Longe do ideal contemplativo da música de câmara, esse pop de Rebeca, Biles e Chiles já quebra um paradigma na saída. Não é uma revolução. Está mais para uma reforma, um processo que vem crescendo nas últimas décadas, com a ascensão de atletas que distam da figura europeizada de um esporte que, na sua origem, premiava bailarinas e recorreu à música para manter-se "feminino".

A questão no solo, porém, também é de batida —e nesse sentido o hip hop é imbatível. Sem a voz, sua bateria vira um protagonista, sempre marcado e com grande variedade de andamento, com contrastes de timbre e acentuação. Esse conjunto parece andar em sintonia com passadas firmes, voos longos e saltos poderosos. Com seu destaque rítmico, gêneros como o rap e o funk caem como um collant para as atletas.

No caso de nível olímpico, a música pode ser o detalhe que falta entre um ouro e uma prata. Um estudo da Faculdade de Ciência do Esporte de Leipzig publicado em 2022 mostra que jurados da ginástica são influenciados pela música enquanto o atleta desempenha sua performance no solo.

Na pesquisa, um júri de 44 pessoas formado por especialistas e pessoas comuns analisou performances de ginastas com e sem música. A análise que contou com trilha sonora resultou em pontos maiores quando ginastas se apresentam em sincronia com a melodia e o andamento da canção —as batidas por minuto, ou BPM.

"É possível concluir que se o BPM da música encaixa com a velocidade de movimentos complexos, a nota de execução será maior", afirma o estudo. "Em consequência disso, é benéfico para os ginastas escolher a trilha com cuidado e prestar atenção a cada corte na música".

Um estudo publicado pelo Journal of Sport Sciences em 2020 reforça a influência do som na ginástica também entre os atletas.

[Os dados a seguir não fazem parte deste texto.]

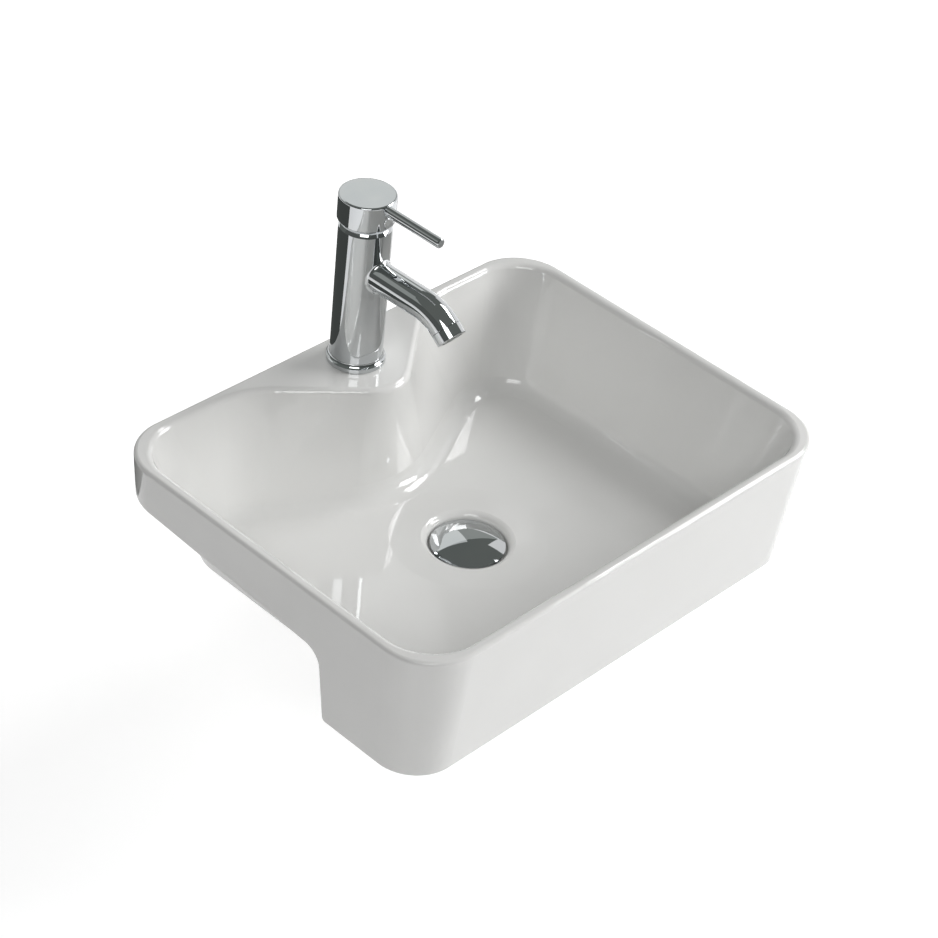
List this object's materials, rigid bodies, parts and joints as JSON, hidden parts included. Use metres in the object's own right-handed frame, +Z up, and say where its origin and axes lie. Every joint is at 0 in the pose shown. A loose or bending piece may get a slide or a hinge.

Na análise, cerca de 80 jovens aprenderam uma série de movimentos de solo —metade sem música, metade com música. A avaliação final mostrou que o grupo de alunos acompanhados por música desempenhava melhor os gestos.

Para o Comitê Olímpico Internacional, a escolha musical do trio vitorioso em Paris não poderia soar melhor. Há alguns anos a organização vem tentando rejuvenescer seu público.

A entrada de breaking e skate nos jogos é uma jogada do COI para enfiar uma instituição centenária nas telas de celulares de jovens no mundo todo. Ter Beyoncé e Taylor Swift embalando finalistas na ginástica é um prato cheio para as redes sociais.

A romena Nadia Comaneci —cuja grandeza no esporte a transformou na primeira popstar da ginástica— dançou ao som de um arranjo do animado calypso "Jump in the Line", de Harry Bellafonte, quando conquistou seu primeiro ouro olímpico, aos 14 anos, em 1976. A gravação que ganhou o mundo pela TV, porém, foi sonorizada com "Cotton's Dream", uma peça de piano dramática, melancólica.

Esse é um problema que Rebeca Andrade não terá. A atleta brasileira entrou para a história dando baile com sanfoninha. Todo mundo viu e ouviu.